Windsurfers accelerate sharply, plane at speeds that leave little reaction time, and fall frequently while learning — a combination that mixes badly with swimmers. Unlike a boat, a sailboard cannot hold station: when the rider drops the rig the board drifts, and an uphauling beginner can be blown sideways through a bathing zone. Lifeguard services therefore commonly exclude sailboards from flagged swim areas even where other craft operate nearby under different rules.

Shore conflict is the second driver. Rigging up takes beach space, and launching through a shore break means carrying a board and sail through the exact strip of water where children play. Many coastal authorities respond with corridor zoning: windsurfing is banned along the supervised frontage but allowed through a marked launch lane, with P054 defining where the prohibition applies rather than banning the sport outright.

Where You Will See This Sign

Look for P054 on beach entry boards at supervised bathing beaches, on lakeshores near swim platforms and rental jetties, at reservoir sites where board sports are unlicensed, and around harbor mouths where a fast sailboard would cross commercial traffic.

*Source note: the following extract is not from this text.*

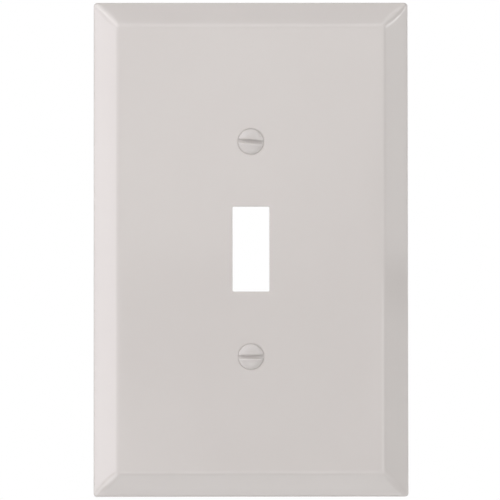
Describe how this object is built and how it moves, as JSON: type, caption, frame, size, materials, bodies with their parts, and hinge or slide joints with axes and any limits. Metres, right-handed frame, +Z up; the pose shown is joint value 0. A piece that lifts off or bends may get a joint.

Seasonal resorts often apply the restriction only during the lifeguarded summer months and note the dates on a supplementary panel beneath the symbol.

On large windsurfing venues the sign frequently works in the opposite direction to what visitors expect: it protects the sport by concentrating it. Marking the swim zone and mooring field as off-limits with P054 lets the rest of the water stay open, which is easier to enforce than trying to fence sailors into a small box.

Related References and Common Confusions

P054 sits between two easily confused neighbors. If the sail is attached to a hull, use P053; if the power comes from a kite flown on lines, use P065. Foiling sailboards remain sailboards for signage purposes because the propulsion method is unchanged, though site rules sometimes address foils separately due to the sharp mast and wing.

A stand-up paddleboard is not covered here at all — paddled boards count as manually powered craft under P055, and board craft ridden on waves fall under P059. Managers auditing their beach signage should check that each symbol posted matches an activity actually seen on site, since an inaccurate sign is routinely ignored and undermines the ones that matter.

Frequently Asked Questions

What is the difference between the no windsurfing and no sailing signs?

P054 (no windsurfing) applies to sailboards, where the rider stands on a board holding a pivoting rig. P053 (no sailing) applies to sail-driven boats with a hull and fixed rig, such as dinghies and yachts. A water body can prohibit one and permit the other, so ISO 7010 keeps them as separate references.

Does a no windsurfing sign apply to kitesurfing or paddleboarding?

No. Kitesurfing has its own sign, P065, because kite lines create a different hazard pattern. Paddleboarding is a manually powered activity under P055. If you see only P054 posted, those other activities are not formally prohibited by that sign, although local byelaws may still restrict them.

Why do beaches ban windsurfing near swimming areas?

Sailboards travel quickly, are hard to stop or hold stationary, and drift when the rider falls or uphauls, so they pose a collision risk to swimmers who get little warning. Beaches usually confine the ban to the supervised bathing frontage and provide a separate launch corridor rather than excluding windsurfing from the whole coastline.

Is P054 an official international standard sign?

Yes. P054 is registered in ISO 7010, the international standard for safety signs, within the water safety group aligned with ISO 20712-1. Using the registered pictogram rather than a locally drawn graphic means the message stays recognizable to visitors regardless of language.